Yes, you, a capable HN community member, may have something running in your home datacenter that can continuously saturate 100mbps 24/7/365, but don’t hold your breath expecting that level of service from residential plans.

Residential users need stable bandwidth (for remote working) in 10mbit increments (4K video * number of concurrent streaming devices). If you have a family of 10, then you’ll be potentially needing continuous 100mbps service when everyone is streaming at once, and you’ll probably discover at that point that most cheap consumer routers aren’t going to do a very good job with that (especially on the wireless side). For anyone with less than 10 people in their home, it scales down rapidly to a fraction of 100mbps peak, with a much lower 95th percentile than a business would have.

In an ideal world bandwidth would be infinite and peak/constant capacity tradeoffs irrelevant. We definitely do not live in that world yet. Measuring this rural residential product against the standard of a business/commercial 99th percentile 100mbps 24/7/365 SLA guarantee is inappropriate. It should be compared to the products it’s competing with, not to the highest expectations possible.


(I help people get faster internet connections): One common example I run into is people trying to stream IP security cameras to off-site. Once you have more than a couple of cameras then the upload on cable and DSL isn't enough.

Once they get things set up for their cameras, they realise that they can suddenly reliably watch 4K netflix; some have started streaming to twitch/youtube because it costs them nothing, and heaps more.
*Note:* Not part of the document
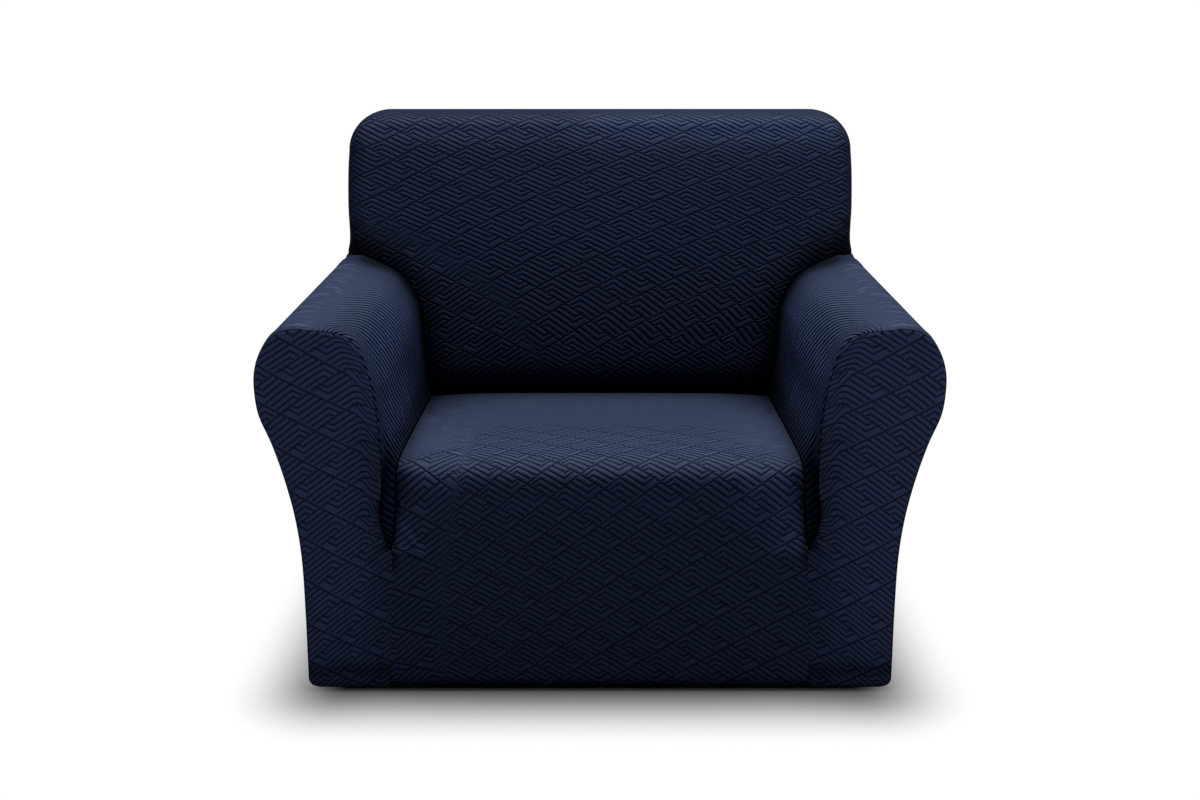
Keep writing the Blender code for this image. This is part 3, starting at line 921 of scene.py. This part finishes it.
def wrapMeasure(wrap, face):
    # carries the face's cloth measures on round the sides and the top
    around = lengths(wrap, 0)
    sideCount = (wrap.shape[1] - face.shape[1] + 2) // 2
    topCount = wrap.shape[1] - 2 * sideCount
    rim = np.concatenate([face[-sideCount:, 0], face[-1, 1:-1], face[-sideCount:, -1][::-1]])
    side, top = back["side"][-1], back["corner"]
    bend = np.clip((wrap[0, :sideCount, 2] - side[1]) / (top - back["wraps"][0][0]), 0, 1)
    angle = np.arcsin(bend)
    wayX = np.concatenate([-np.cos(angle), np.zeros(topCount), np.cos(angle[::-1])])
    wayY = np.concatenate([np.sin(angle), np.ones(topCount), np.sin(angle[::-1])])
    return rim[None] + around[:, :, None] * np.stack([wayX, wayY], axis=1)[None]


def makeInsideBack():
    print("slipcover: face of the back")
    face, wrap = insideBackGrids()
    middle = face[:, face.shape[1] // 2]
    rise = np.interp(face[:, :, 2], middle[:, 2], lengths(middle[:, None], 0)[:, 0])
    faceCloth = clothGrid(face[:, :, 0], rise)
    wrapCloth = wrapMeasure(wrap, faceCloth)
    grids = [(face, faceCloth), (wrap, wrapCloth)]
    look = {
        **insideBack,
        "folds": bothSides(insideBack["folds"]),
        "shadows": bothSides(insideBack["shadows"]) + insideBack["middleShadows"],
        "ribs": lambda flats: fullAwayFromTurn(insideBack, flats),
    }
    return layCloth("insideBack", grids, turnedZones(insideBack), (0, -1, 0.5), look)


outsideBack = {
    "fret": {"at": (0.0, 0.45), "ribs": (0.0, 10.1, -22.2), "mains": (0.0, 10.1, 20.6)},
    # painted shade along the hem's turn
    "shadows": [(0.55, 0.014, (-0.47, 0.035), (0.47, 0.035))],
    "flat": (0.96, 0.92),
    "area": 0.80,
}


def makeOutsideBack():
    print("slipcover: rear")
    grid = outsideBackGrid()
    rise = lengths(grid, 0)[:, [grid.shape[1] // 2]]
    zones = [(outsideBack["fret"], everywhere)]
    return layCloth("outsideBack", [(grid, clothGrid(-grid[:, :, 0], rise))], zones, (0, 1, 0), outsideBack)


arm = {
    # cloth measures: depth, and round the arm from its crest, outward positive
    "fret": {"at": (0.0735, -0.1354), "ribs": (0.0, 9.7, -17.7), "mains": (0.0, 13.7, 17.5)},
    # stretched over the roll and the inner side, where only its straight ribs show
    "innerFret": {"at": (0.0735, -0.1354), "ribs": (3.0,), "mains": (0.0, 11.2, 12.2)},
    "innerFrom": 0.03,
    # close behind the front seam the ribs turn down along it, below the crest
    "seamTurn": {"width": 0.06, "pull": 0.06, "below": (-0.02, -0.07)},
    "slitFoot": (0.002, 0.014),  # how far from the slit's foot the edge starts and ends rolling in
    "ribDepths": {
        "plain": 0.20,
        "shoulder": (-0.02, -0.07),
        "rear": (0.50, 0.10),
        "shoulderDepth": 2.6,
        "outer": (0.05, 0.12),
        "outerDepth": 0.80,
    },
    "ripples": {
        "crest": (-0.03, 0.005),
        "outer": (0.07, 0.03),
        "rear": (0.54, 0.48),
        "inner": (-0.09, -0.14),
        "front": (0.05, 0.15),
        "innerStrength": 0.5,
        "count": (80, 17),
    },
    "folds": [
        (0.0035, 0.0011, (0.010, -0.10), (0.009, -0.04), (0.011, 0.02), (0.013, 0.06)),
        (0.0035, -0.0008, (0.017, -0.09), (0.016, -0.03), (0.019, 0.05)),
        (0.0040, 0.0008, (0.024, -0.07), (0.023, -0.02), (0.027, 0.05)),
    ],
    # painted shade along the crease at the back and down the inner side, along the seat's crease and inside
    # the slit, and a painted lighter band along the top
    "shadows": [
        (
            0.85,
            0.045,
            (0.53, -0.02),
            (0.549, -0.06),
            (0.543, -0.10),
            (0.539, -0.145),
            (0.53, -0.20),
            (0.51, -0.29),
        ),
        (0.60, 0.120, (0.53, -0.14), (0.53, -0.25), (0.40, -0.29)),
        (0.22, 0.110, (0.50, -0.30), (0.10, -0.32)),
        (-0.12, 0.100, (0.05, 0.0), (0.50, 0.0)),
        (0.50, 0.030, (0.441, -0.295), (0.30, -0.29), (0.06, -0.29), (0.02, -0.31)),
        (0.94, 0.042, (0.0, -0.32), (0.0, -0.50)),
    ],
    "flat": (0.88, 1.40),
    "area": 0.70,
}


def armRibs(flats):
    # plain on top, clear on the inner shoulder near the front, faint toward the rear
    ribs = arm["ribDepths"]
    shoulder = ramp(*ribs["shoulder"], flats[:, 1]) * ramp(*ribs["rear"], flats[:, 0])
    outer = ramp(*ribs["outer"], flats[:, 1])
    return ribs["plain"] + np.maximum(ribs["shoulderDepth"] * shoulder, ribs["outerDepth"] * outer)


def armRipples(flats):
    # short ripples over the outer half of the top, long faint ones down the inner side
    ripples = arm["ripples"]
    top = ramp(*ripples["crest"], flats[:, 1]) * ramp(*ripples["outer"], flats[:, 1])
    top = top * ramp(*ripples["rear"], flats[:, 0])
    inner = ramp(*ripples["inner"], flats[:, 1]) * ramp(*ripples["front"], flats[:, 0])
    return np.maximum(top, ripples["innerStrength"] * inner)


def makeArm(side):
    print("slipcover:", side, "arm")
    across = lengths(armFore, 1)
    crest = int(np.argmin(np.abs(armSteps - crestStep)))
    turn = arm["seamTurn"]
    foreCloth = clothGrid(armFore[:, :, 1], across - across[:, [crest]])
    near = np.clip(1 - foreCloth[:, :, 0] / turn["width"], 0, 1) ** 2
    near = near * ramp(*turn["below"], foreCloth[:, :, 1])
    foreCloth = np.concatenate([foreCloth, -turn["pull"] * near[:, :, None]], axis=2)
    # behind the back it is counted up from the hem, so that the fret runs on
    down = lengths(armRear, 1)
    rearCloth = clothGrid(armRear[:, :, 1], down - down[:, [-1]] + down[0, -1])
    slitFoot = foreCloth[0, 0, :2]
    fore, rear = (armFore, armRear) if side == "right" else (mirrored(armFore), mirrored(armRear))
    outward = (1, 0, 0.5) if side == "right" else (-1, 0, 0.5)
    look = {
        **arm,
        "ribs": armRibs,
        "rolled": lambda flats: ramp(*arm["slitFoot"], np.linalg.norm(flats - slitFoot, axis=1)),
        "rippled": armRipples,
    }
    grids = [(fore, foreCloth), (rear, rearCloth)]
    zones = [(arm["fret"], everywhere), (arm["innerFret"], lambda flats: flats[:, 1] < arm["innerFrom"])]
    return layCloth("arm" + side.title(), grids, zones, outward, look)


armFront = {
    # cloth measures: out from the middle, and up
    "fret": {
        "at": (0.39, 0.30),
        "ribs": (4.62, 10.0, -18.95, 0.3, 0.7, -1.55),
        "mains": (2.40, 14.95, 20.6, 1.6, -2.95, -0.83),
    },
    # beside the inner seam the ribs turn down, above the slit's foot
    "chevrons": {"width": 0.030, "pull": 0.030, "power": 1.35, "above": (0.24, 0.30)},
    # ripples beside the slit
    "folds": [
        (0.0022, 0.0022, (0.333, 0.294), (0.340, 0.288), (0.348, 0.282)),
        (0.0026, -0.0024, (0.333, 0.302), (0.341, 0.297), (0.351, 0.298)),
        (0.0022, 0.0016, (0.333, 0.273), (0.339, 0.267), (0.346, 0.261)),
        (0.0026, -0.0022, (0.333, 0.283), (0.340, 0.277), (0.348, 0.271)),
        (0.0024, 0.0030, (0.331, 0.259), (0.337, 0.249), (0.345, 0.237)),
        (0.0028, -0.0026, (0.332, 0.265), (0.339, 0.258), (0.346, 0.250)),
        (0.0035, -0.0028, (0.328, 0.248), (0.334, 0.238), (0.343, 0.226)),
        (0.0060, -0.0016, (0.340, 0.222), (0.358, 0.216), (0.376, 0.213)),
    ],
    # painted shade in the slit, along the seam to the skirt below it, and at the hem
    "shadows": [
        (0.85, 0.009, (0.335, 0.31), (0.331, 0.28), (0.327, 0.243)),
        (0.31, 0.040, (0.33, 0.40), (0.33, 0.0)),
        (0.50, 0.014, (0.33, 0.035), (0.47, 0.035)),
    ],
    # the whole front is painted brighter, for the light that falls on it
    "whole": 1.62,
    # where the edges start to roll in: at the outer side, above the slit's foot, and at the hem
    "rolledFrom": {"outer": (0.345, 0.360), "slit": (0.233, 0.246), "hem": (0.05, 0.04)},
    "flat": (0.20, 0.62),
    "area": 0.09,
}


def frontRolled(flats):
    # below the slit the seam to the skirt is pressed flat
    start = armFront["rolledFrom"]
    upDown = ramp(*start["slit"], flats[:, 1]) + ramp(*start["hem"], flats[:, 1])
    return np.clip(ramp(*start["outer"], flats[:, 0]) + upDown, 0, 1)


def makeArmFront(side):
    print("slipcover:", side, "arm's front")
    grid = armFrontGrid()
    turn = armFront["chevrons"]
    near = np.clip(1 - (grid[:, :, 0] - grid[:, :1, 0]) / turn["width"], 0, 1) ** turn["power"]
    drawn = turn["pull"] * near * ramp(*turn["above"], grid[:, :, 2])
    cloth = np.stack([grid[:, :, 0], grid[:, :, 2], drawn], axis=2)
    if side == "left":
        grid = mirrored(grid)
    look = {**armFront, "rolled": frontRolled}
    zones = [(armFront["fret"], everywhere)]
    return layCloth("armFront" + side.title(), [(grid, cloth)], zones, (0, -1, 0), look)


# every piece, the node it stands for, its cut size and what it is sewn to
sides = ("left", "right")
bothArms = ["arm_left", "arm_right"]
pieces = [
    (makeSeatFront(), "seat_front", seatFront, [*bothArms, "inside_back"]),
    (makeInsideBack(), "inside_back", insideBack, ["seat_front", "outside_back", *bothArms]),
    (makeOutsideBack(), "outside_back", outsideBack, ["inside_back", *bothArms]),
    *((makeArm(side), "arm_" + side, arm, ["seat_front", "inside_back", "outside_back"]) for side in sides),
    *((makeArmFront(side), "arm_front_" + side, armFront, ["arm_" + side, "seat_front"]) for side in sides),
]
cloth = makeClothMaterial(makeFretGroup())
for piece, node, cut, sewnTo in pieces:
    piece.data.materials.append(cloth)
    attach(piece, "root")
    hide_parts(node)

studio = {
    # painted contact shadow: close to the cover the floor has this darker colour, farther out it glows
    # white
    "floorSeen": 0.20,  # how pale the floor looks close to the cover
    "floorLit": 0.15,  # how much light it throws back on the cover
    "glowLit": 0.42,
    "floorSize": 30.0,
    "roughness": 0.95,
    "footprint": ((0.0, -0.30), (0.40, 0.40)),  # the middle of the cover's foot, and half its size
    "glowAway": (0.0, 0.20),  # from there, where the floor turns as white as the backdrop
    "backdrop": 1.0,
    "skyLight": 0.03,
    "lamps": [
        # place, what it points at, width and length, power
        ((0.20, 0.16, 3.40), (0.0, 0.1, -0.5), (2.8, 1.3), 392.0),
        ((-1.5, -1.25, 0.0), (-0.4, -0.6, -0.3), (0.6, 0.8), 4.0),
        ((1.5, -1.25, 0.0), (0.4, -0.6, -0.3), (0.6, 0.8), 5.5),
    ],
}


def seenAndLit(tree, seen, lit):
    # one value for what the camera sees, another for the light that falls on the cover
    path = tree.nodes.new("ShaderNodeLightPath")
    return mathNode(tree, "MULTIPLY_ADD", path.outputs["Is Camera Ray"], seen - lit, lit)


def makeFloor():
    bm = bmesh.new()
    bmesh.ops.create_grid(bm, x_segments=1, y_segments=1, size=studio["floorSize"])
    bmesh.ops.translate(bm, verts=bm.verts, vec=(0, 0, floorLevel))
    mesh = bpy.data.meshes.new("floor")
    bm.to_mesh(mesh)
    bm.free()
    floor = addObject("floor", mesh)
    paper = bpy.data.materials.new("palePaper")
    paper.use_nodes = True
    tree = paper.node_tree
    shader = tree.nodes["Principled BSDF"]
    grey = seenAndLit(tree, studio["floorSeen"], studio["floorLit"])
    coords = tree.nodes.new("ShaderNodeTexCoord")
    middle, half = studio["footprint"]
    place = coords.outputs["Object"]
    # how far a place on the floor lies outside the cover's footprint
    steps = (
        ("SUBTRACT", (*middle, floorLevel)),
        ("ABSOLUTE", None),
        ("SUBTRACT", (*half, 0)),
        ("MAXIMUM", (0, 0, 0)),
        ("LENGTH", None),
    )
    for operation, value in steps:
        place = vectorNode(tree, operation, place, value)
    # painted contact shadow: away from the cover's foot the floor glows white, close to it it keeps its
    # darker colour
    glow = mapRange(tree, place, *studio["glowAway"])
    paperPart = mathNode(tree, "MULTIPLY", grey, mathNode(tree, "SUBTRACT", 1.0, glow))
    tree.links.new(paperPart, shader.inputs["Base Color"])
    shader.inputs["Emission Color"].default_value = (1, 1, 1, 1)
    glowPart = mathNode(tree, "MULTIPLY", glow, seenAndLit(tree, 1.0, studio["glowLit"]))
    tree.links.new(glowPart, shader.inputs["Emission Strength"])
    shader.inputs["Roughness"].default_value = studio["roughness"]
    shader.inputs["Specular IOR Level"].default_value = 0.0
    mesh.materials.append(paper)


def makeBackdrop():
    world = bpy.data.worlds.new("paleStudio")
    world.use_nodes = True
    tree = world.node_tree
    background = tree.nodes["Background"]
    background.inputs["Color"].default_value = (1, 1, 1, 1)
    light = seenAndLit(tree, studio["backdrop"], studio["skyLight"])
    tree.links.new(light, background.inputs["Strength"])
    bpy.context.scene.world = world
    bpy.context.scene.view_settings.view_transform = "Standard"


def makeLamps():
    for number, (place, aim, size, power) in enumerate(studio["lamps"]):
        data = bpy.data.lights.new(f"softLamp{number}", "AREA")
        data.shape = "RECTANGLE"
        data.size, data.size_y = size
        data.energy = power
        lamp = addObject(f"softLamp{number}", data)
        lamp.location = place
        lamp.rotation_euler = (Vector(aim) - Vector(place)).to_track_quat("-Z", "Y").to_euler()


def makeCamera():
    data = bpy.data.cameras.new("camera")
    data.lens = camera["lens"]
    data.sensor_width = camera["sensor"]
    eye = addObject("camera", data)
    eye.location = Vector((0, -camera["away"], camera["above"])) - Vector(origin)
    eye.rotation_euler = (math.radians(90 - camera["down"]), 0, 0)
    bpy.context.scene.camera = eye


makeFloor()
makeBackdrop()
makeLamps()
makeCamera()
print("slipcover: done")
On the other side of the argument, there is the 'privacy' aspect of things: most people would never run a home server that runs email/social/backup for you (and connect to it from your phone while out and about). However once fast home internet connections are ubiquitous, I fully expect people to start taking back their data from google/facebook/etc of the world

Faster internet is like wider roads: the mere presence of it increases demand.